### Source data
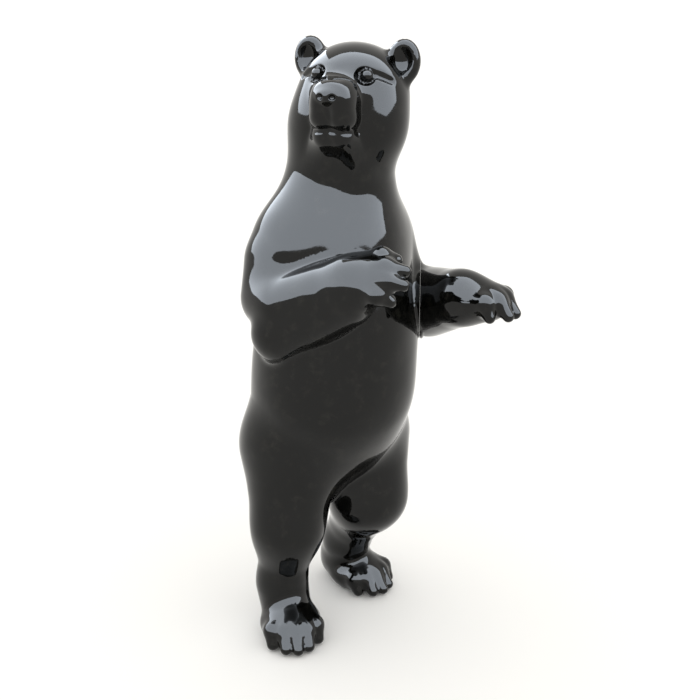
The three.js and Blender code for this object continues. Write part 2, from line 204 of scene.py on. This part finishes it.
# A local frame: x to the figure's left of the way that it faces, -y ahead, z up
class Frame:
    def __init__(self, origin, ahead, up):
        self.origin = np.array(origin, float)
        y = -np.array(ahead, float) / np.linalg.norm(ahead)
        x = np.cross(y, up)
        x /= np.linalg.norm(x)
        self.axes = np.array([x, y, np.cross(x, y)])

    def form(self, local):
        return lambda places: local((places - self.origin) @ self.axes.T)

    def place(self, local):
        return self.origin + np.array(local, float) @ self.axes


# Trunk: pelvis, belly, ribs, back, chest, shoulders and neck
trunk = merged([
    (ball([-38, 104, 610], [248, 184, 164]), 60),
    (ball([-36, 36, 766], [246, 222, 208]), 100),
    (ball([-6, 42, 985], [238, 216, 250]), 120),
    (ball([-24, 118, 860], [200, 156, 320]), 110),
    (ball([-18, 74, 1190], [208, 178, 175]), 120),
    (ball([-160, 96, 1206], [103, 101, 132]), 90),
    (ball([151, 111, 1211], [111, 104, 141]), 90),
    (limb([-3, 78, 1294], [16, 72, 1540], 172, 152), 110),
])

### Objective
Write the whole listing out again. Keep every line exactly as it is.

### Answer in full
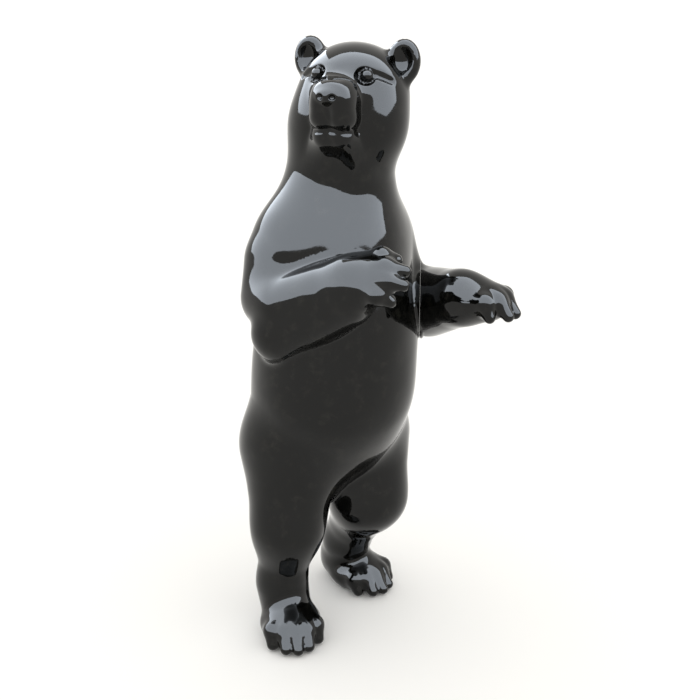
The three.js and Blender code for this object continues. Write part 2, from line 204 of scene.py on. This part finishes it.
# A local frame: x to the figure's left of the way that it faces, -y ahead, z up
class Frame:
    def __init__(self, origin, ahead, up):
        self.origin = np.array(origin, float)
        y = -np.array(ahead, float) / np.linalg.norm(ahead)
        x = np.cross(y, up)
        x /= np.linalg.norm(x)
        self.axes = np.array([x, y, np.cross(x, y)])

    def form(self, local):
        return lambda places: local((places - self.origin) @ self.axes.T)

    def place(self, local):
        return self.origin + np.array(local, float) @ self.axes


# Trunk: pelvis, belly, ribs, back, chest, shoulders and neck
trunk = merged([
    (ball([-38, 104, 610], [248, 184, 164]), 60),
    (ball([-36, 36, 766], [246, 222, 208]), 100),
    (ball([-6, 42, 985], [238, 216, 250]), 120),
    (ball([-24, 118, 860], [200, 156, 320]), 110),
    (ball([-18, 74, 1190], [208, 178, 175]), 120),
    (ball([-160, 96, 1206], [103, 101, 132]), 90),
    (ball([151, 111, 1211], [111, 104, 141]), 90),
    (limb([-3, 78, 1294], [16, 72, 1540], 172, 152), 110),
])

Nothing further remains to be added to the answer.